В свете этой трактовки «Женитьба» вырывается из бытовой оболочки фарса, комедии и поднимается на высоту трагедии. Гоголевский смех взмывает к слезам, оплакивает самого себя и участь каждого из героев, которые запутались в пустоте и вертятся в пустоте, ибо нет любви, а есть одно холостое движение. Это осознает даже Кочкарев — пустейший из пустейших, некий бес этого вихря пустоты, который вдруг замирает на мгновенье и спрашивает себя и нас: «Ну, не олух ли я? Из него бьюсь, кричу, инда горло пересохло? Скажите, кто он мне, родня, что ли? И что я ему такое… Из какого же дьявола, из чего, из чего хлопочу я…»
Да не из чего, можем ответить мы ему.

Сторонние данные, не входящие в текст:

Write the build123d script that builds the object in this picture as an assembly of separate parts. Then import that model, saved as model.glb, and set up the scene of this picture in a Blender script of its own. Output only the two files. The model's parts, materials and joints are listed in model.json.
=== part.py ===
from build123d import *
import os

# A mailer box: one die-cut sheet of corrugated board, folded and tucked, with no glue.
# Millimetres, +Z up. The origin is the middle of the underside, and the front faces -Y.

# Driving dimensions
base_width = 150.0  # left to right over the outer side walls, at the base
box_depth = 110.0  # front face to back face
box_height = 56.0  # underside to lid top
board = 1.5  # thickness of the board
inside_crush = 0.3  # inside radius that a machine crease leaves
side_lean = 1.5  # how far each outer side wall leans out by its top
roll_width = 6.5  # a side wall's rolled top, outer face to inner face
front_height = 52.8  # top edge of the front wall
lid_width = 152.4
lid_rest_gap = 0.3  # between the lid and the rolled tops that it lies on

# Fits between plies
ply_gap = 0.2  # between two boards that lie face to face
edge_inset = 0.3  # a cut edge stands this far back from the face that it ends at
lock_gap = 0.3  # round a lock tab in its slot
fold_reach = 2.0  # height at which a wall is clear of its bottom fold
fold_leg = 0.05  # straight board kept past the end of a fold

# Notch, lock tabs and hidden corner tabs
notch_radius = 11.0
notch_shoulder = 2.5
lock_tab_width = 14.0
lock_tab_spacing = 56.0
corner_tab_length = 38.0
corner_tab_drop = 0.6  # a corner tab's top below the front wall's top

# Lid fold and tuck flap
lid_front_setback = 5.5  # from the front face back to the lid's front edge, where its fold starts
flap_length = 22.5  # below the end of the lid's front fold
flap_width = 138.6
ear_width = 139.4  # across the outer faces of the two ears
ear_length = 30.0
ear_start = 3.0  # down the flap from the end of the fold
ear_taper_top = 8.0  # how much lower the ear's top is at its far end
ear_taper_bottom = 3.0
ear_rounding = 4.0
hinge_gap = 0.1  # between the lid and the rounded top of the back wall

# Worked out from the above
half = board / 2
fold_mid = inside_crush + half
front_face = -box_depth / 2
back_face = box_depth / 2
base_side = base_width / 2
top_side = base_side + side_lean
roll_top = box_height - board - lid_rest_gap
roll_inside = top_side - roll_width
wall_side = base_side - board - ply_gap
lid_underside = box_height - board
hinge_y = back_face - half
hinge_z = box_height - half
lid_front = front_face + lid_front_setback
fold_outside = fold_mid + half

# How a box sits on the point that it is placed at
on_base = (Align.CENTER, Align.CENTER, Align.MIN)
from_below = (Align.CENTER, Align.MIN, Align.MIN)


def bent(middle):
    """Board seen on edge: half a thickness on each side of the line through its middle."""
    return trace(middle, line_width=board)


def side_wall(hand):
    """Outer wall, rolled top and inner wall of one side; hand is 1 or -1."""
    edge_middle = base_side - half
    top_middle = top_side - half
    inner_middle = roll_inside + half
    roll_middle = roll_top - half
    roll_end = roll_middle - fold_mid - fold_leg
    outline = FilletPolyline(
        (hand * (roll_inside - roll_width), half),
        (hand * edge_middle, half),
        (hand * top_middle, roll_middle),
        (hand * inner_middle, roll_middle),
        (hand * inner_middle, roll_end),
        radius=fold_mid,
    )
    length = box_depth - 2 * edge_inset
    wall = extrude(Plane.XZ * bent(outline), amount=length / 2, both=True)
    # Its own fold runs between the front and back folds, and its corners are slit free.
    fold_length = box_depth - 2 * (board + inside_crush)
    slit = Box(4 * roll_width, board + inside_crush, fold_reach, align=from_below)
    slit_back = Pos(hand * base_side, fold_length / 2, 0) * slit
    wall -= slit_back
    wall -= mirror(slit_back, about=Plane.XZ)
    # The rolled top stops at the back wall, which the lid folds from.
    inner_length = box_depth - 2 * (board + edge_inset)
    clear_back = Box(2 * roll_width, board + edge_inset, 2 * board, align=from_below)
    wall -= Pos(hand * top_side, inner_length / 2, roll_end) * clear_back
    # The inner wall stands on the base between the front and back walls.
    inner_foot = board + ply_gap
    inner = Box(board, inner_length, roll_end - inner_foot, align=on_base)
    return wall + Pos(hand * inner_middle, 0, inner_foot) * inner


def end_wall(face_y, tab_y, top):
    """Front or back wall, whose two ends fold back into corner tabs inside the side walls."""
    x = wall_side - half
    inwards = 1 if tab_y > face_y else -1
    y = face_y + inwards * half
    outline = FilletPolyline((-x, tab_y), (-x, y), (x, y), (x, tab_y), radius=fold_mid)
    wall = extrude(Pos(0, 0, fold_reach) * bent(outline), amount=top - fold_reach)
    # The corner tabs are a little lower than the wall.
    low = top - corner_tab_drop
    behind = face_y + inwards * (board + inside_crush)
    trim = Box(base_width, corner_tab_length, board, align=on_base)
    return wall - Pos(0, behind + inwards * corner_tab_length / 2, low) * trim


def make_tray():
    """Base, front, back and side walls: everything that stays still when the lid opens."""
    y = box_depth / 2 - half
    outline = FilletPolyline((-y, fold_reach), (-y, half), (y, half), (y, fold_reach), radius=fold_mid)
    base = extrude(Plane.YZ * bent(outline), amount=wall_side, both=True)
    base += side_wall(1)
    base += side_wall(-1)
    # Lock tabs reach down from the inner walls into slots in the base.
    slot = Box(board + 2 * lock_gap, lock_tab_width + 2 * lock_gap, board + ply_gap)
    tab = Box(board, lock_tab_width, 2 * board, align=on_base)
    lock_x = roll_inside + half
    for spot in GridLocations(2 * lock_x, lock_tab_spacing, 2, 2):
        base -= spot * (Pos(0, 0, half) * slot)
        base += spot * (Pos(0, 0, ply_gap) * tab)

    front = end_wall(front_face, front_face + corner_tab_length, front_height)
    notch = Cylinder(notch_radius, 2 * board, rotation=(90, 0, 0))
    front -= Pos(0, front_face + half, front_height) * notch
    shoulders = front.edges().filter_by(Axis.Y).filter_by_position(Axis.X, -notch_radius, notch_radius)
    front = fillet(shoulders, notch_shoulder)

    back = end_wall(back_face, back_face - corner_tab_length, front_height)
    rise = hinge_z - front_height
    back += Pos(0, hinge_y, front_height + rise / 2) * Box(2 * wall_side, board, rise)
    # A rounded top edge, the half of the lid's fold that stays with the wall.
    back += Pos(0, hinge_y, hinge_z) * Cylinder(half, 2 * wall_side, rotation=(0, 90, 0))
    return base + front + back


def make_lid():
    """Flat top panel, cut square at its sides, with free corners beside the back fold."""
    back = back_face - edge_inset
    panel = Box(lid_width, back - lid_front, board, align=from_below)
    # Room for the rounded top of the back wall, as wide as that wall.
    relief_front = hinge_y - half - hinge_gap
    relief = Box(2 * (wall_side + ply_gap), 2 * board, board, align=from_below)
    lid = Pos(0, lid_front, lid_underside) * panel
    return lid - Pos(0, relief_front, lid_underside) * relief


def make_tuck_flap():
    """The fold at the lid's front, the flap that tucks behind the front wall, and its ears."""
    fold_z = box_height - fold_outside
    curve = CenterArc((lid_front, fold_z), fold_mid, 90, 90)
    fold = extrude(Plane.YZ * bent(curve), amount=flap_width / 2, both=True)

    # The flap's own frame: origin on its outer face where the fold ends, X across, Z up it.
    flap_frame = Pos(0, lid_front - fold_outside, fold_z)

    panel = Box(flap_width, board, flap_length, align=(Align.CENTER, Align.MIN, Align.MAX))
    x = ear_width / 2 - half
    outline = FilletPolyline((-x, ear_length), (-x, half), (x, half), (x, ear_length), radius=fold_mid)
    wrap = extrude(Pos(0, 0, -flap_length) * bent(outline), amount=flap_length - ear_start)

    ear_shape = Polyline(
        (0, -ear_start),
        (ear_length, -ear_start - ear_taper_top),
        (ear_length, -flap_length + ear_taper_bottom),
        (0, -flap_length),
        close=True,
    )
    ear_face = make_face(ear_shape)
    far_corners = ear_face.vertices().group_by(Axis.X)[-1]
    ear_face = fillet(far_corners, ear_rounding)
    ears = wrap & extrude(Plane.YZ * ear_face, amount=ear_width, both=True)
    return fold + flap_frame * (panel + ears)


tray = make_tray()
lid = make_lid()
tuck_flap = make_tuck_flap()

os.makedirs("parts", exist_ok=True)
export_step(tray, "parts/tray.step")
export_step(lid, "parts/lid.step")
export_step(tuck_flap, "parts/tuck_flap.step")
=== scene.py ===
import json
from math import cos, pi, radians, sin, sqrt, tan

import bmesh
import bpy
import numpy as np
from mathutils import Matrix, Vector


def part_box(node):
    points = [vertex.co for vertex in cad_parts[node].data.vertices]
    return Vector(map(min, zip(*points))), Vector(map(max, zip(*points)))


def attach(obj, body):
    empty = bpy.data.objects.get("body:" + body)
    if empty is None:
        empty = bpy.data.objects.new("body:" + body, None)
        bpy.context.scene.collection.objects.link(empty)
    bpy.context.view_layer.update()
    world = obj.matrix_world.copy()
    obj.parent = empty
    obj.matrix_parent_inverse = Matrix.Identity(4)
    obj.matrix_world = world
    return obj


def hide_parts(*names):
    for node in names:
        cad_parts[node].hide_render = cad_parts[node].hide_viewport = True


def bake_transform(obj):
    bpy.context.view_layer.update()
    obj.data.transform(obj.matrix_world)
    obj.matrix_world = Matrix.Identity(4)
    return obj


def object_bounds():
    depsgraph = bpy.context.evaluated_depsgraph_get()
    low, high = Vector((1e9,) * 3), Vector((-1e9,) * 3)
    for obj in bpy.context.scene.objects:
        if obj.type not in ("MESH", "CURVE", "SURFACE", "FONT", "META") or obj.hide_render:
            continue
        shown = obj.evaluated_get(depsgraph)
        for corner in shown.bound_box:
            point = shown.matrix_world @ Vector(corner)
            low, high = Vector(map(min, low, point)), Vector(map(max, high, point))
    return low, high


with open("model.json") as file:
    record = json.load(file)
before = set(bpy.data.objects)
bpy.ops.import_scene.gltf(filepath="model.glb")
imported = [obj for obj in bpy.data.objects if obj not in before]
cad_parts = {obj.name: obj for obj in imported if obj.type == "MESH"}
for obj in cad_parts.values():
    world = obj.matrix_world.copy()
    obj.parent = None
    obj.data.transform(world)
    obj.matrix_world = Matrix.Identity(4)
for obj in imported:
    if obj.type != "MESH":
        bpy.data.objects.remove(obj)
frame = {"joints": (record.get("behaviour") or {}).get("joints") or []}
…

Не из чего ты хлопочешь, а из нечего делать, из пустоты — и в пустоту обращаются твои хлопоты, в пустоту уходят и твой жар, и твои труды.
Кочкарев в этот момент трагичен, как трагичен в одно из мгновений пьесы и Яичница, который вдруг из важного коллежского асессора (в переводе на воинский чин все-таки майор) превращается в несчастного носителя смешной фамилии, которую и переменить-то нельзя, разве добавить какой-то суффикс, чтоб получилось благозвучнее: «Яичницын» — да и то выходит смешнее: смахивает на «собачий сын». В эту минуту с Яичницей, как и с Кочкаревым, происходит нечто невероятное: он останавливается, отрывается глазами от своей записной книжки, куда внесены «стати» невесты и ее доходы, и обращается в зал, ища у него сочувствия. Происходит срыв смеха, он как бы спотыкается, запинается, разбивается о многоговорящую паузу.